While Congress still has to resolve the shutdown and finalize funding for Fiscal Year 2019 — which started more than three months ago — it must also begin work on appropriations for Fiscal Year 2020, which begins on October 1. The caps on such spending for next year are considerably lower than current funding levels. Congress will have to decide whether to spend more than the current limits and, if it does, whether to offset some or all of those costs.
In September 2017, Congress suspended the debt limit through March 1, 2019. If the limit has not been addressed by then, the Treasury Department will have to implement so-called “extraordinary measures” to pay the government’s bills and avoid a fiscal crisis. The Bipartisan Policy Center estimates that those measures will be exhausted sometime this summer. Not raising the debt limit can have serious consequences for both the federal government and the economy.
Both Republicans and Democrats have expressed an interest in dealing with the nation’s deteriorating roads, bridges, water systems, and other infrastructure needs. The President’s Fiscal Year 2019 budget included a framework for new initiatives, but the Congress has not progressed in consideration of the issue. On a related topic, the nation’s gas tax hasn’t been raised in 25 years, leading to a decline in purchasing power that has affected our ability to invest in road construction and maintenance as well as mass transit.

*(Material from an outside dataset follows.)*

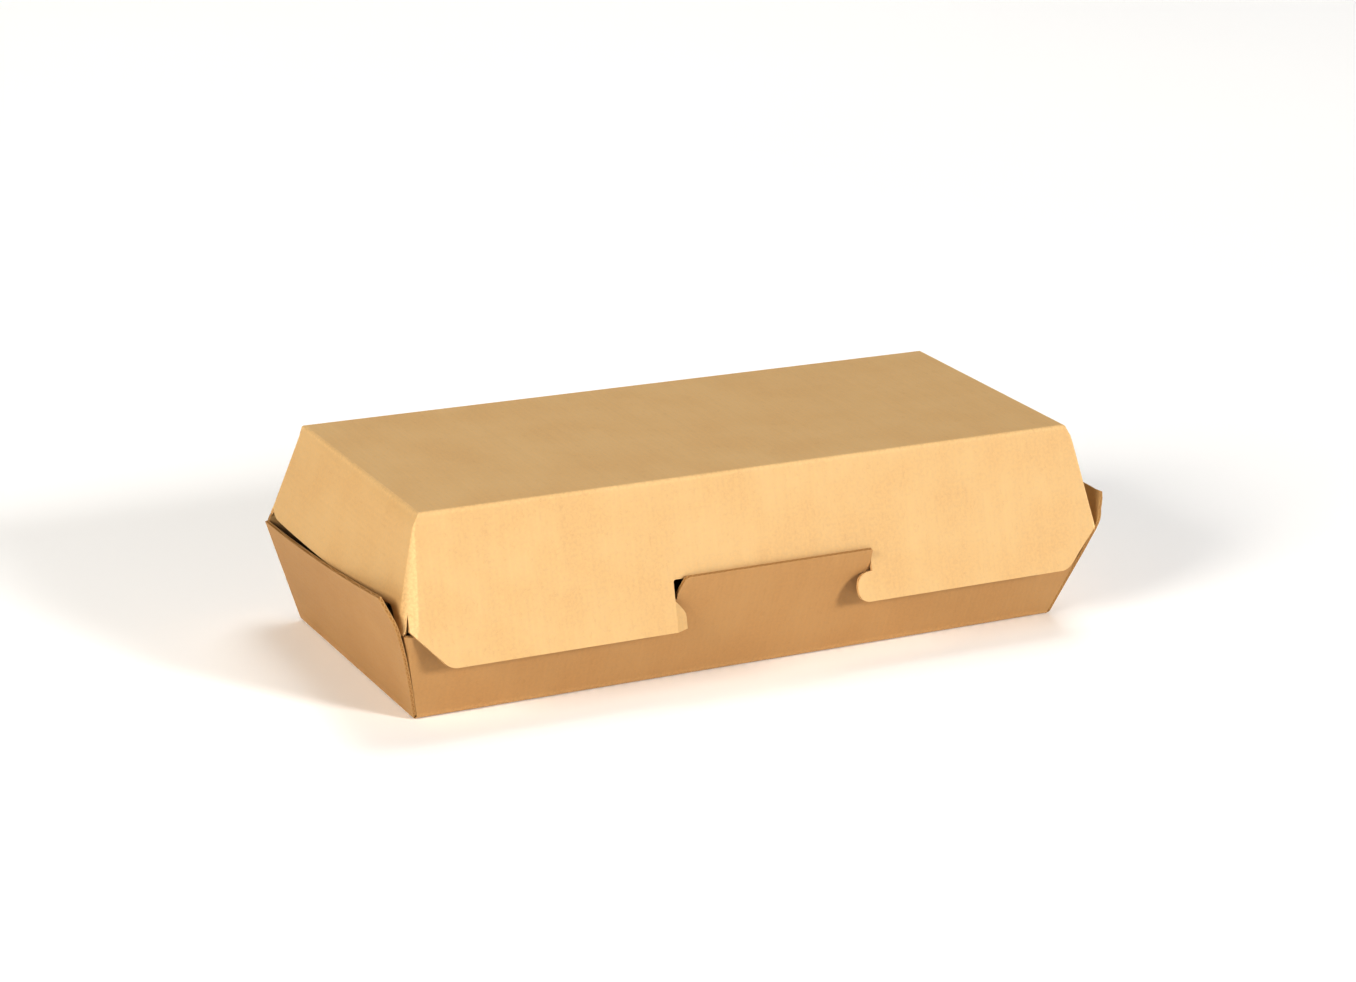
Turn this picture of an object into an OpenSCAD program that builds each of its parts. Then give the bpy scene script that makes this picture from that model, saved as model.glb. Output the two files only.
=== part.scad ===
// Takeaway box folded from one die-cut sheet of micro-flute board.
// A tray with leaning walls carries a lid on the crease along the top of its back wall.
// The lid's front panel runs on as a flap outside the tray, and a tongue of the tray fills the notch in it.
// Frame: X along the box, the flap faces -Y, Z up, origin at the centre of the floor's underside.

/* [Box] */
// Length of the floor, and of the top panel, between the end creases
panel_l = 243; // [200:1:300]
// Depth of the floor, and of the top panel, between the front and back creases
panel_w = 92.6; // [80:0.2:120]
// Height of the closed box; the hinge crease is at half of it
box_h = 69.4; // [64:0.2:80]
// Thickness of the board
board_t = 1.2; // [0.8:0.1:1.4]
// How far the front and back walls lean out between a panel and the crease
side_flare = 10.7; // [10:0.1:13]
// How far the tray's end walls lean out by the height of the crease
tray_end_flare = 9.5; // [8.5:0.1:11]

/* [Tray] */
// How far the front wall stops below the crease, beside the tongue
front_rim_drop = 3.4; // [3.2:0.1:5]
// How far the end walls stop below the crease at the back
end_rim_drop = 1.5; // [1:0.1:3]
// Height that the rim of an end wall gains from back to front
end_rim_rise = 9.8; // [0:0.2:12]
// Height up to which an end wall's front edge follows the corner
end_cut_z = 18.5; // [12:0.5:24]
// Radius of the end walls' upper front corner
end_cut_r = 5; // [1:0.5:8]
// Length of the glued flaps inside the four corners
tray_glue_l = 17; // [12:0.5:24]

/* [Lid] */
// Gap between the end walls of the lid and of the tray, at the height of the crease
end_gap = 0.8; // [0.6:0.1:2]
// How far the lid's end walls stop above the crease at the back
lid_end_lift = 1.4; // [1:0.1:4]
// Height that the lower edge of those walls gains from back to front
lid_end_rise = 3.2; // [1:0.1:5]
// Radius of the lid's end walls at their lower back corner
lid_end_r = 4; // [1:0.5:8]
// Width of the web that hangs at each front corner of the lid, where it leaves the end wall
web_w = 14; // [11:0.5:18]
// Width of the web at its lower end
web_tip_w = 6.5; // [4:0.5:9]
// Height of the slit between the web and the front panel
slit_h = 5; // [3:0.5:8]
// Length of the glued flaps inside the four corners
lid_glue_l = 15; // [10:0.5:20]
// How far the flap reaches below the crease
flap_drop = 12.8; // [10:0.2:16]
// Height of the flap's upright sides below the crease, above its slanted corners
flap_side = 1.3; // [0.8:0.1:3]

/* [Lock] */
// Length of the notch in the flap, between its two ears
notch_l = 74.4; // [60:0.2:90]
// Height of the notch's upper edge above the crease
notch_rise = 4.9; // [4:0.1:6]
// How far the notch lies off the middle of the box
notch_shift = 2.2; // [-4:0.1:4]
// Reach of the rounded nose on the right, under the ear
right_nose = 5.9; // [3:0.1:8]
// Reach of the rounded nose on the left, which is pressed in by the tongue
left_nose = 4.2; // [3:0.1:8]
// Gap between the tongue and the upper edge of the notch
tongue_gap = 0.5; // [0.4:0.1:1]
// How far the left shoulder of the tongue is cut back
left_shoulder = 3.6; // [1:0.1:6]
// How far the right shoulder of the tongue is cut back
right_shoulder = 0.6; // [0.4:0.1:6]

/* [Hidden] */
crease_z = box_h / 2;
half_l = panel_l / 2;
half_w = panel_w / 2;

// Slopes are the outward run of a wall for each unit of height
side_lean = side_flare / crease_z;
tray_end_lean = tray_end_flare / crease_z;
lid_end_lean = (tray_end_flare - end_gap - slant_t(tray_end_lean)) / crease_z;
tongue_lean = 0.04;

front_rim_z = crease_z - front_rim_drop;
front_rim_y = half_w + side_lean * front_rim_z;
end_rim_z = crease_z - end_rim_drop;
notch_z = crease_z + notch_rise;
tongue_z = notch_z - tongue_gap;
lid_end_z = crease_z - lid_end_lift;
flap_z = crease_z + flap_drop;
flap_chamfer = flap_drop - flap_side;
lid_crease_x = half_l + lid_end_lean * crease_z;

// The two back walls stop this far short of the crease, so that they meet at no angle of the lid
fold_gap = 0.1;
// Depth by which glued layers are sunk into each other
bond = 0.1;
// Breadth of the floor that is drawn with each wall
fold_strip = 4 * board_t;
// Rounding of the die-cut corners
small_r = 1.5;
flap_r = 6;
// Gap at each side of the tongue on its root
tongue_side = 0.4;
tongue_left_side = 1.5;
slit_w = 0.5;
// Height of the web's lower end above the crease
web_lift = 0.3;
nose_h = front_rim_z - (crease_z - flap_drop);
reach = panel_l + panel_w + box_h;
kraft = [0.82, 0.62, 0.40];
kraft_lit = [0.90, 0.72, 0.47];
// Number of flats that make up each rounding
arc_steps = 8;

// Thickness of a leaning board along the horizontal
function slant_t(lean) = board_t * sqrt(1 + lean * lean);

// Where the inner faces of a floor and of a wall leaning from its edge meet
function fold_centre(edge, lean) = [edge + lean * board_t - slant_t(lean), board_t];

function unit(v) = v / norm(v);

function direction(v) = atan2(v[1], v[0]);

// The points of an arc about a centre, the short way round from one point to another
function arc(centre, from, to) =
    let(
        r = norm(from - centre),
        start = direction(from - centre),
        turn = (direction(to - centre) - start + 540) % 360 - 180
    )
    [for (i = [0 : arc_steps]) let(a = start + turn * i / arc_steps) centre + r * [cos(a), sin(a)]];

// The points that round corner b, between its neighbours a and c, to radius r
function rounding(a, b, c, r) =
    let(
        u = unit(a - b),
        v = unit(c - b),
        half = acos(u * v) / 2,
        cut = r / tan(half)
    )
    arc(b + unit(u + v) * r / sin(half), b + u * cut, b + v * cut);

// A flat outline with a rounding of its own radius at each corner, 0 for a sharp one
module outline(points, radii) {
    n = len(points);
    polygon([
        for (i = [0 : n - 1])
            each radii[i] > 0
                ? rounding(points[(i + n - 1) % n], points[i], points[(i + 1) % n], radii[i])
                : [points[i]]
    ]);
}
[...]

In 2018, the economy grew, but so did deficits. This combination is unusual, and may have significant implications for the budget and the economy that lawmakers will have to contend with in 2019 and beyond. The first year of implementation of the Tax Cuts and Jobs Act (TCJA) resulted in weak revenue growth and many economists fear that the boost to the economy will be temporary.
Looking out over the next year and beyond, the nation faces serious fiscal challenges — including an aging population and rising health care costs — that pose a threat to the future of our economy. There is no shortage of opportunities for lawmakers to come together to put us on a better, more sustainable path.